Since its commercial introduction in , the electron microscope has evolved over the past 50 years with vast improvements and yet some of the sensitivity of imaging and analyzing non-conductive materials remains. The end user is still required today to manage this sensitivity when working with non-conductive materials. Fortunately, today, the EM user has a number of options to aid in this process.
The most dependable approach, guaranteeing the best performance under electron beam imaging, is to coat the non-conductive sample with a target material. A coating material for making a non-conductive SEM sample conductive should be selected to achieve optimum performance. Sputter coating materials can vary for different sample materials and their desired results.
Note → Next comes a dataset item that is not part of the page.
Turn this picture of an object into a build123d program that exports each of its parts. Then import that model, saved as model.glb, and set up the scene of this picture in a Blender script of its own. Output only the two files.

Most SEM sputter coaters allow for an easy and quick target change, thus allowing for the selection of various options with minimal effort.
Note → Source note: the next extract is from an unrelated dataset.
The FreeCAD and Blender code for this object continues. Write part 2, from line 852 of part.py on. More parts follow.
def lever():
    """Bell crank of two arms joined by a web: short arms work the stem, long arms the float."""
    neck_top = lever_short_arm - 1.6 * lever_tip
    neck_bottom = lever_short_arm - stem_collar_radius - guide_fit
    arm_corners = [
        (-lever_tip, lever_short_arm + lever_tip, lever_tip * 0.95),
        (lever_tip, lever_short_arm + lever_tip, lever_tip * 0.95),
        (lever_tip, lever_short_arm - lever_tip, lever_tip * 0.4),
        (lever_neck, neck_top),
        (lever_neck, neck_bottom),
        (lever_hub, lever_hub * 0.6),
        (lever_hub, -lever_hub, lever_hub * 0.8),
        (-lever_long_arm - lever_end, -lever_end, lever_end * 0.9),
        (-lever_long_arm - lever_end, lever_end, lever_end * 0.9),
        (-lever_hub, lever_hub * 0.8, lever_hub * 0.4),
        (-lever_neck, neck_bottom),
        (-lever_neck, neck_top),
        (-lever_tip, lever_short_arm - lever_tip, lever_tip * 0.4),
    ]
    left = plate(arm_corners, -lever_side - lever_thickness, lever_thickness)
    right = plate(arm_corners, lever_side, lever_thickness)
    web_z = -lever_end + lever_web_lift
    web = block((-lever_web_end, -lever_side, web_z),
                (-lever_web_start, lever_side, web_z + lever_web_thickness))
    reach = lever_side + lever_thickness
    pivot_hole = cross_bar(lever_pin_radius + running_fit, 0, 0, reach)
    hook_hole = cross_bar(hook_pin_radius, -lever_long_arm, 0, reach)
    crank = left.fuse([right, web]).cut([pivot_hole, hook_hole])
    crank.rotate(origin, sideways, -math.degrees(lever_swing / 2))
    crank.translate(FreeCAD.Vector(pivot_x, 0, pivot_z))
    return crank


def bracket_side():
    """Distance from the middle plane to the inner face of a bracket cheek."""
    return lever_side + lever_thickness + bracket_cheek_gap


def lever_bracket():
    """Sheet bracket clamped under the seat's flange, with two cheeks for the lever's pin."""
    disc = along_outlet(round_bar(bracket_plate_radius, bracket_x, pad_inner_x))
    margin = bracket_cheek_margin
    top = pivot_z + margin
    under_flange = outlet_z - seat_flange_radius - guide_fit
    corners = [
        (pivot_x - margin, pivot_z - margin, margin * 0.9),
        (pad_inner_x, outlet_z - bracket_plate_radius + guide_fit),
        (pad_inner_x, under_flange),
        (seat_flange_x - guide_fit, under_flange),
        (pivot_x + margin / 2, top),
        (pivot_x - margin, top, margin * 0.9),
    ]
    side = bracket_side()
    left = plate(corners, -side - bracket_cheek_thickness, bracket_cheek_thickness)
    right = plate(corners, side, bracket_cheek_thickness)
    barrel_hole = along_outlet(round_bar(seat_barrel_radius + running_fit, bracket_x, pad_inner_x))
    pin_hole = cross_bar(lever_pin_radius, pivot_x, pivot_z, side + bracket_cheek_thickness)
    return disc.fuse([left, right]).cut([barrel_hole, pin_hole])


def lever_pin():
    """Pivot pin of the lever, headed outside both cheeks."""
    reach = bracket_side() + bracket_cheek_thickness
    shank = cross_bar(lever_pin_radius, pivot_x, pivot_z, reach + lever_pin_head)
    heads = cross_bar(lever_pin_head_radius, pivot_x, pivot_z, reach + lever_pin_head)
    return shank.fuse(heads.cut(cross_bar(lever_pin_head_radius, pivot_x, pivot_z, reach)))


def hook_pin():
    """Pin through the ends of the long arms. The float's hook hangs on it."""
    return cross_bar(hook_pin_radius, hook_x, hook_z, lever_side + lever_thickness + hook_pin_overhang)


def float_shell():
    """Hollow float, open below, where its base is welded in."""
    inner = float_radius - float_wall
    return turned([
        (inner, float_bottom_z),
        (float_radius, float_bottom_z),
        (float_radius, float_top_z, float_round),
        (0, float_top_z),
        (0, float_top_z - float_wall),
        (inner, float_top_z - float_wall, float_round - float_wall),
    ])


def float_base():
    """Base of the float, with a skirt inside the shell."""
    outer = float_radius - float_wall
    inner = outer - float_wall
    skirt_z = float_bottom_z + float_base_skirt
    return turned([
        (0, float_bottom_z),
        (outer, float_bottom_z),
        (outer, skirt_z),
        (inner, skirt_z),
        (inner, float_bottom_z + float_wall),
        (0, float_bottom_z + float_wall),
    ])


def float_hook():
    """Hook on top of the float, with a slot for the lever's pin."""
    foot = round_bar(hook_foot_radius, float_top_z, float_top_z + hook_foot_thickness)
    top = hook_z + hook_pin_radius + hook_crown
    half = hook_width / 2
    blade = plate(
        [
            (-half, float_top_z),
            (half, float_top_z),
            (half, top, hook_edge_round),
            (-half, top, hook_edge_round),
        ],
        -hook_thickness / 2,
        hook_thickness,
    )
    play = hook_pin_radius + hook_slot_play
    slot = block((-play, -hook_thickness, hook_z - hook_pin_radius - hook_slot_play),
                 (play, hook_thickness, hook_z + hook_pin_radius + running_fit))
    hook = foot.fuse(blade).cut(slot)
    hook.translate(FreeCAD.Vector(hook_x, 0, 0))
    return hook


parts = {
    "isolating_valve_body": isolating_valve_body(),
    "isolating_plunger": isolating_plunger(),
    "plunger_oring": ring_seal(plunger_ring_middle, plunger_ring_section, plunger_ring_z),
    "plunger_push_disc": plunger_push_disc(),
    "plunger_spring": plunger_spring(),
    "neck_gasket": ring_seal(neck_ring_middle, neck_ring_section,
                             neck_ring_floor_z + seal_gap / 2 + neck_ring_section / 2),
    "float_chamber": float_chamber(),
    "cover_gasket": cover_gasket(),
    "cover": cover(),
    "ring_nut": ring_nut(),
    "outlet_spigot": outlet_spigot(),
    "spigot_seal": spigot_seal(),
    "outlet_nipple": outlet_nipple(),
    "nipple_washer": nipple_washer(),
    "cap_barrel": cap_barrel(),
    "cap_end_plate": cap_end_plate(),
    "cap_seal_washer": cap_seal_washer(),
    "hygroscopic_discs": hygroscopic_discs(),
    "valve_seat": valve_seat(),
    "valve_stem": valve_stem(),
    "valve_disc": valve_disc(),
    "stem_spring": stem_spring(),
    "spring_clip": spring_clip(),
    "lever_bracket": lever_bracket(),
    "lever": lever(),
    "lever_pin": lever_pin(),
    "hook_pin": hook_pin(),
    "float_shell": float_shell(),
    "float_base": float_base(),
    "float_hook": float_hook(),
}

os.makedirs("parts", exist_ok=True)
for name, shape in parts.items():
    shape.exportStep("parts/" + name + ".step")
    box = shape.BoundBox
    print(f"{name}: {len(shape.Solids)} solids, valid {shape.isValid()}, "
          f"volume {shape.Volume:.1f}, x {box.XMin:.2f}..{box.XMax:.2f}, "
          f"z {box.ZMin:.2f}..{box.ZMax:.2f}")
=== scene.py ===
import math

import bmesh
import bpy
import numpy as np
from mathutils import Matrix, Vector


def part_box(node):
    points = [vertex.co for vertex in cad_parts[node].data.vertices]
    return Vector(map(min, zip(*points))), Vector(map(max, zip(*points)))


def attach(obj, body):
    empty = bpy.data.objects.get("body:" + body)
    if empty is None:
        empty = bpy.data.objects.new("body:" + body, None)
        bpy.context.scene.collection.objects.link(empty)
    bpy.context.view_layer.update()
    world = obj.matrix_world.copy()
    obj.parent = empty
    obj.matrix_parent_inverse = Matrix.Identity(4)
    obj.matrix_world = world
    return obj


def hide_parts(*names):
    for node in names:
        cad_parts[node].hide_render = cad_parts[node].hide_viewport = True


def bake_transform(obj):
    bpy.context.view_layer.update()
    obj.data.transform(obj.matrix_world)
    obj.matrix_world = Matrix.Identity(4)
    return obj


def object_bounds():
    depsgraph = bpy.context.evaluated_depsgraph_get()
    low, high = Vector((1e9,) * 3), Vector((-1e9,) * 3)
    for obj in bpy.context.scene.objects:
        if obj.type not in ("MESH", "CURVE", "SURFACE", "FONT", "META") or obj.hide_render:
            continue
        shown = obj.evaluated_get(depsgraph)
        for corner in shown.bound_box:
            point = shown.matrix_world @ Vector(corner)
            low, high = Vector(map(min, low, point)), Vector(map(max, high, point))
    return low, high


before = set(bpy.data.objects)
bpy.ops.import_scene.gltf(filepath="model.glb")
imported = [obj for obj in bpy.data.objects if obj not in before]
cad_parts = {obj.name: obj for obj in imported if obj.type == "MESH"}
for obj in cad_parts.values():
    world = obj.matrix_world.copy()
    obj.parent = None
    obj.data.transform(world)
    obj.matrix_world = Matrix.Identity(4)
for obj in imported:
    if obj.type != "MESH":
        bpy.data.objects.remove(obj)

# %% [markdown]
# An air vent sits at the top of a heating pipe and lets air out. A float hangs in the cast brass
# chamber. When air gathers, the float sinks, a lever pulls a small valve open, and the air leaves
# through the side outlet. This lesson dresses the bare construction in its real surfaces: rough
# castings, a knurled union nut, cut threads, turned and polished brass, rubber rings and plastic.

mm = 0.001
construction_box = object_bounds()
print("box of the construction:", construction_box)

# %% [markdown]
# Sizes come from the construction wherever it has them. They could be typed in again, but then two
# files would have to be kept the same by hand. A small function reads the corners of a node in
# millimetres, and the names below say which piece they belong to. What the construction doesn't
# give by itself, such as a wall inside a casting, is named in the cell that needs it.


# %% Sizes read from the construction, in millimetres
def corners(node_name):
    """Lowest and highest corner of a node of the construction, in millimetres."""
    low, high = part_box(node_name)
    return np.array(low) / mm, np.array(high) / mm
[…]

The sputter coating quality is affected by the target material, process parameters and by the interaction with the sample material. Coating an SEM sample with a highly conductive metal makes non-conductive SEM samples conductive to avoid charging of the sample surface. This results in higher resolution imaging due to higher sample stability under the electron beam. In most cases, coating SEM samples with only a nanometer of a conductive material increases the signal to noise ratio dramatically, resulting in crisp and clear images. Considering that most coating materials have a much higher secondary electron (SE) yield than the non-conductive sample materials, the results are greatly improved.
The following is a list of materials that can be used to sputter coat samples for the SEM. This should not be considered as an exhaustive list. Keep in mind that this information is only valid when using a modern DC magnetron SEM sputter coater with Argon as process gas.
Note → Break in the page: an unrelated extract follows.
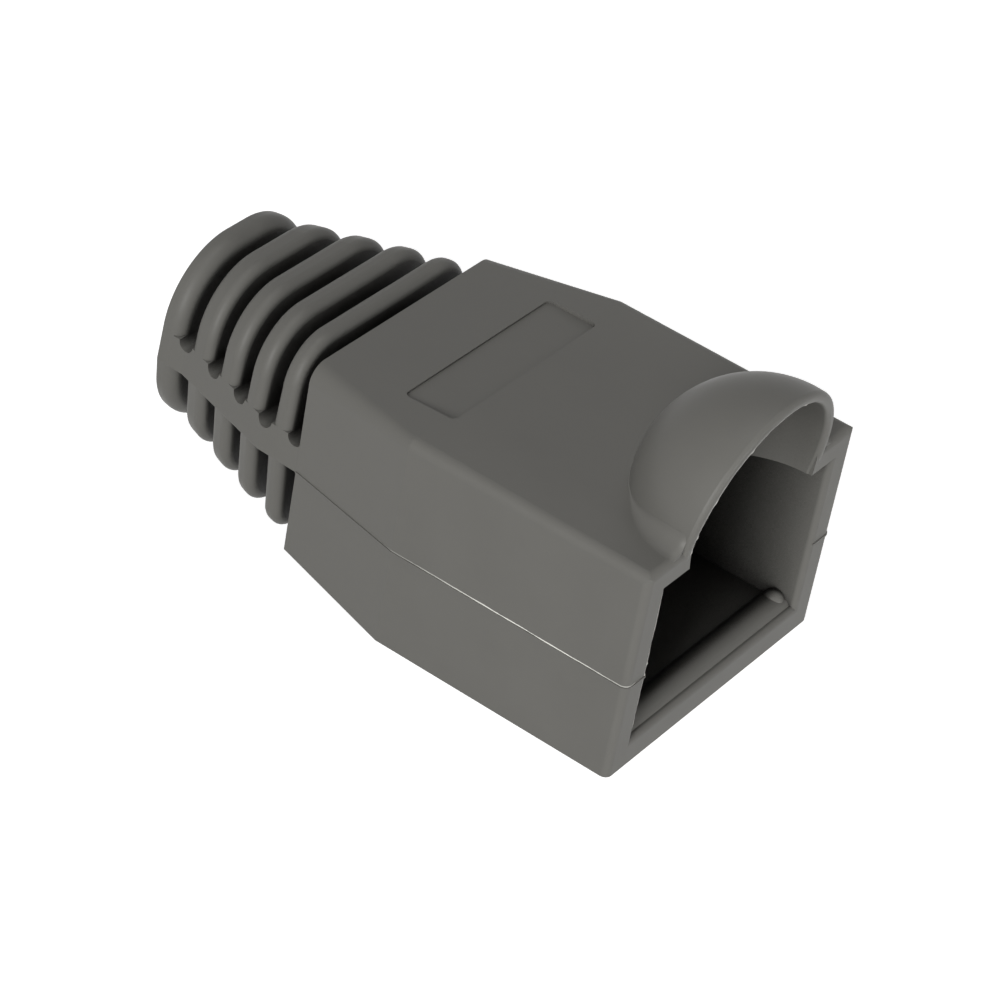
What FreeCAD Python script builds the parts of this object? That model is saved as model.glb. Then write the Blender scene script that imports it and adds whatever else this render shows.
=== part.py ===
"""Strain relief boot for an eight-way modular network plug: one soft moulding.

The boot lies along X with its mouth towards +X and its cable tail towards -X. Z is up, and the
origin is the middle of the flat part of the underside. All lengths are millimetres. A station is
a place along X, and a height is measured from the underside.
"""
import FreeCAD, Part
import Sketcher
import math
import os

SIZES = [
    ("body_width", 14.12, "outside width of the square body"),
    ("body_height", 9.74, "underside to roof of the square body"),
    ("straight_length", 11.18, "mouth to the bend where the body starts to narrow"),
    ("body_length", 16.83, "mouth to the back face of the body"),
    ("back_width", 11.75, "width at the back face"),
    ("back_rise", 0.56, "rise of the underside at the back face"),
    ("back_drop", 0.28, "fall of the roof at the back face"),
    ("roof_edge_mouth", 0.4, "rounding of the roof's long edges at the mouth"),
    ("roof_edge_bend", 0.45, "the same at the bend"),
    ("roof_edge_back", 0.8, "the same at the back face"),
    ("mouth_edge", 0.32, "rounding of the mouth's outer edges at its sides and roof"),
    ("side_wall", 1.34, "wall beside the plug"),
    ("floor_wall", 1.2, "wall under the plug"),
    ("roof_wall", 1.04, "wall over the plug"),
    ("plug_depth", 12.08, "depth of the pocket that takes the plug's tail"),
    ("mouth_flare", 0.25, "rounding of the pocket's rim at its sides and floor"),
    ("grip_height", 0.32, "grip ridge across the pocket's floor"),
    ("grip_radius", 0.8, "radius of the ridge's crest"),
    ("grip_setback", 0.93, "mouth to the crest of the ridge"),
    ("cable_radius", 3.0, "bore of the collar, for a six millimetre cable"),
    ("bore_root_radius", 3.25, "the same bore behind the funnel, wider by its draft"),
    ("cable_height", 5.0, "height of the cable's axis"),
    ("funnel_radius", 3.55, "wide end of the lead-in behind the plug"),
    ("funnel_length", 3.0, "length of the lead-in"),
    ("hood_radius", 4.8, "outside radius of the bubble over the latch"),
    ("hood_wall", 0.5, "wall of the bubble"),
    ("hood_bond", 0.03, "how far the bubble's inner skin stands inside the hole in the roof"),
    ("hood_setback", 0.08, "mouth to the bubble's centre"),
    ("lip_overhang", 0.06, "how far the bubble's lip stands out of the mouth at the roof"),
    ("lip_lean", 6.8, "forward lean of the lip in degrees"),
    ("lip_edge", 0.2, "rounding of the lip"),
    ("label_width", 9.5, "blank label recess, across the roof"),
    ("label_length", 2.4, "the recess along the roof"),
    ("label_setback", 10.83, "mouth to the front edge of the recess"),
    ("label_depth", 0.2, "depth of the recess"),
    ("label_corner", 0.3, "rounding of the recess's corners"),
    ("tail_length", 8.6, "back face of the body to the end of the tail"),
    ("shoulder_run", 2.0, "back face to where the tail starts to narrow faster"),
    ("neck_run", 7.2, "back face to where that narrowing ends"),
    ("tail_embed", 0.35, "how far the side spines run on inside the body"),
    ("side_lean", 6.0, "draft of the tail's sides above and below the parting line, in degrees"),
    ("root_floor", 0.42, "height of the tail's underside next to the body"),
    ("root_crown", 1.3, "its upper corners there"),
    ("root_corner", 0.6, "its lower corners there"),
    ("shoulder_width", 11.6, "tail at the shoulder"),
    ("shoulder_floor", 0.67, "height of its underside there"),
    ("shoulder_roof", 9.51, "height of its top there"),
    ("shoulder_crown", 2.5, "its upper corners there"),
    ("shoulder_corner", 1.5, "its lower corners there"),
    ("neck_width", 8.52, "tail at the neck"),
    ("neck_floor", 1.02, "height of its underside there"),
    ("neck_roof", 9.21, "height of its top there"),
    ("neck_crown", 3.2, "its upper corners there"),
    ("neck_corner", 2.1, "its lower corners there"),
    ("end_width", 8.46, "tail at the end face"),
    ("end_floor", 0.78, "height of its underside there"),
    ("end_roof", 9.12, "height of its top there"),
    ("end_crown", 3.5, "its upper corners there"),
    ("end_corner", 3.1, "its lower corners there"),
    ("slot_width", 0.72, "width of a flex slot"),
    ("slot_spacing", 1.6, "spacing of the slots next to the body"),
    ("spacing_growth", 0.08, "what each further spacing gains"),
    ("slot_end_spread", 0.01, "how much wider than half the slot its round lower end is"),
    ("ring_edge", 0.36, "rounding of the rings between the slots"),
    ("collar_edge", 0.56, "rounding of the collar towards the last slot"),
    ("end_edge", 0.15, "rounding of the collar's end face"),
    ("parting_height", 4.42, "height of the mould's parting line"),
    ("spine_height", 1.0, "parting line to the round lower ends of the upper slots"),
    ("flash_height", 0.08, "thickness of the moulding flash on the parting line"),
    ("flash_reach", 0.04, "how far the flash stands out"),
    ("nub_radius", 0.45, "small dome on each end of the grip ridge"),
    ("nub_height", 0.2, "how far that dome stands over the ridge"),
]
SLOTS = 5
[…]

Gold is the most widely used coating material to coat non-conductive samples for standard SEM applications. Due to its low work function it is a very efficient to coat. When using cool sputter coaters while sputtering thin layers, there is hardly any heating of the sample surface. The grain size is visible (relatively large grain size) when using high magnifications on modern SEMs. Gold can be used for low and medium magnification applications and is an ideal coating material for low resolution imaging. The L and M of Au lines can interfere with EDX analysis.
The Au/Pd alloy (60/40 and 80/20) is less efficient to coat with than using pure gold, which results in lower sputter rates. There is a slight difference between Au and Au/Pd in that the latter offers a slightly smaller sputtered grain size. This material is less suitable for EDX analysis due to the extra set of peaks for Pd, which can interfere with lighter elements.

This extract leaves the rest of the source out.